On Feb 7, 4:51 pm, "PeterOut" <MajorSetb...@excite.com> wrote:
> When I get the Fourier transform of a 1D vector, with FFTW, the peakin the Fourierspectrum (or DC component) is at one end with the
> adjacent frequency component at the other end.  E.g. here is a typical
> Fourier spectrum.
>
> 100, 90, 80, 70, 60, 50, 40, 30, 20, 10, 0, 0, 10, 20, 30, 40, 50, 60,
> 70 ,80, 90
>
> It is not clear to me why it is not
>
> 0, 10, 20, 30, 40, 50, 60, 70 ,80, 90, 100, 90, 80, 70, 60, 50, 40,
> 30, 20, 10, 0.
>
> With images, the low frequency components are in the corners instead
> of the middle.
>
> Is this how I should have the FT is input if I want to get an inverse
> FT?  If so, exactly where should the DC component go in the input
> matrix for a 2D FT, top-left, top-right, bottom-left, bottom-right?

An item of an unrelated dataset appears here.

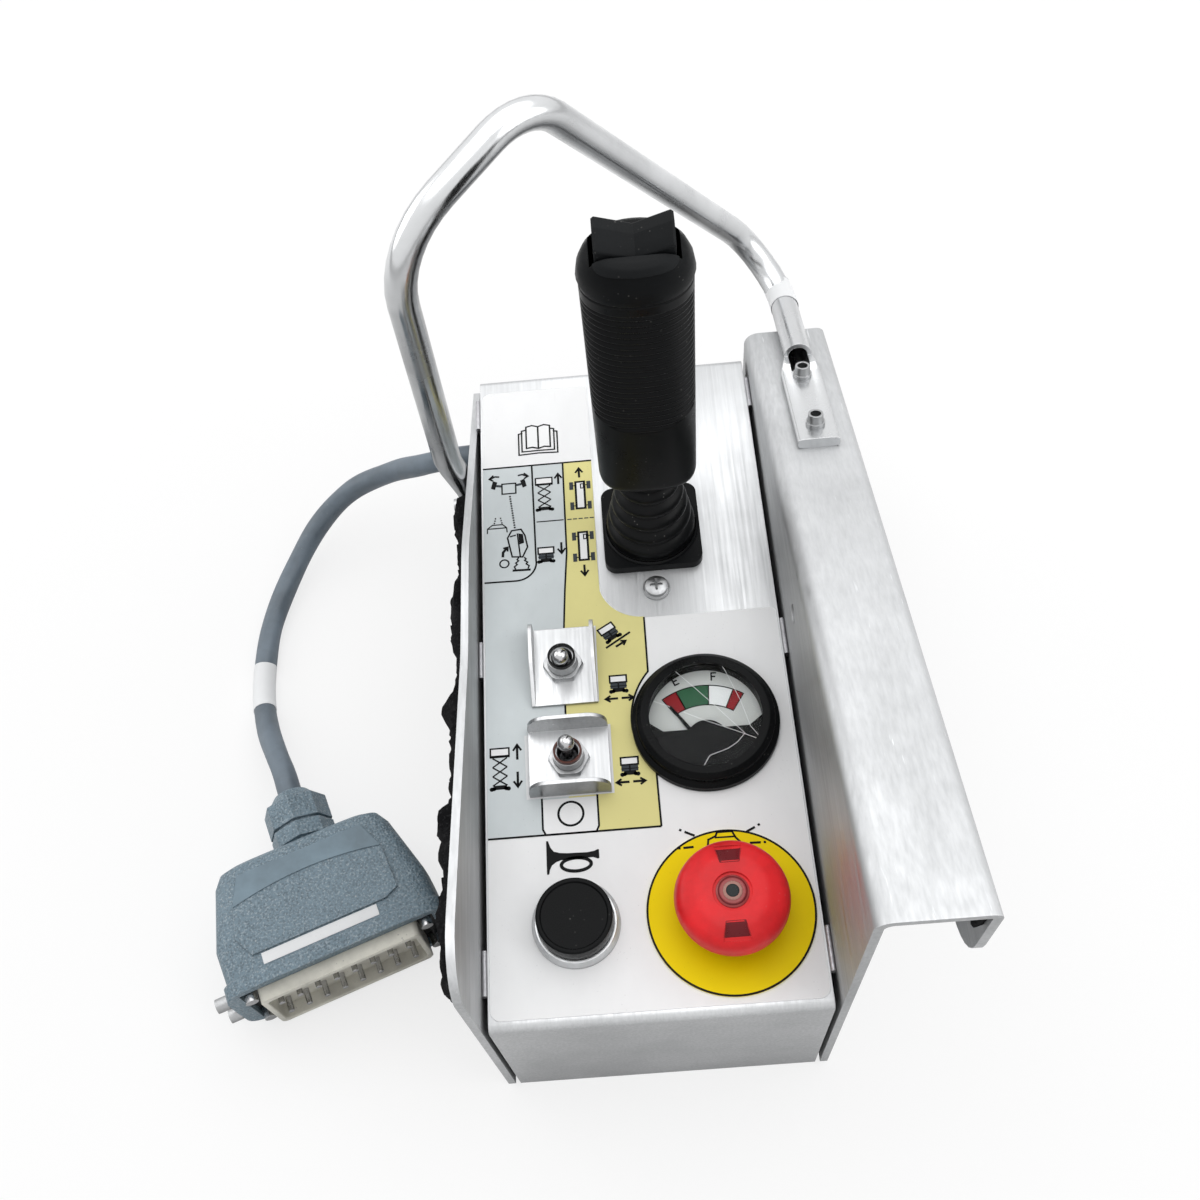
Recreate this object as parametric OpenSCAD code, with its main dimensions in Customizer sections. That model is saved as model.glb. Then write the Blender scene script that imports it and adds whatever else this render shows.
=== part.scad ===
// Scissor lift control box: folded cover between two side plates, rail hook, guard hoop,
// joystick, guarded toggles, gauge, push button, stop button, cable and rectangular plug.
// X right, Y back, Z up. The origin is the centre of the box's underside.

/* [Box] */
// Width of the control panel between its side gaps
panel_w = 120; // [114:1:150]
// Length of the box, front face to back face
panel_l = 291; // [280:1:330]
// Height of the control panel above the table
box_h = 95; // [85:1:120]
// Thickness of the folded cover and the base cover
sheet_t = 2.5; // [1.5:0.5:3]
// Outside radius of the cover's folds
fold_r = 3.5; // [3.5:0.5:6]
// Thickness of both side plates
plate_t = 3; // [2:0.5:4]
// Gap between the panel's edge and each side plate
edge_gap = 2; // [1:0.5:3]
// How far the side plates reach past the back face
plate_overhang = 5.5; // [0:0.5:12]
// Thickness of the printed overlay
overlay_t = 0.3; // [0.2:0.1:0.6]

/* [Left side plate] */
// Height of the left plate's front corner
left_front_h = 159; // [140:1:180]
// Height of the left plate at its middle
left_mid_h = 122; // [110:1:135]
// Height of the left plate's back corner
left_back_h = 81; // [78:1:100]
// Radius of the left plate's front corner
left_corner_r = 18; // [6:1:25]

/* [Rail hook] */
// Height of the hook's top at the front
hook_front_h = 194; // [175:1:220]
// Slope of the hook's top towards the back
hook_slope = 16.8; // [14:0.2:18]
// Clear width between the hook's walls
hook_gap = 30; // [26:1:40]
// Depth of the hook's outer lip
lip_h = 45; // [36:1:55]
// Radius of the lip's lower corners
lip_corner_r = 22; // [5:1:30]
// Outside radius of the inner bend
hook_bend_r = 6; // [5:0.5:8]
// Diameter of the round hole in the hanger plate
hanger_hole_d = 8; // [5:0.5:12]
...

> What low frequency components should go in the other corners?
> Presumably, if you zero pad, the zeros go in the middle.  I tried
> taking a 2D FT with the DC component in the middle and rotating the
> quadrants by 180 degrees.  The output look like I would have expected
> except that every other element in the horizontal direction was zero.
>
> Many thanks in advance,
> Peter.

Many thanks to Hendrik and Mark for their very helpful replies.  They
solved the problem I was addressing.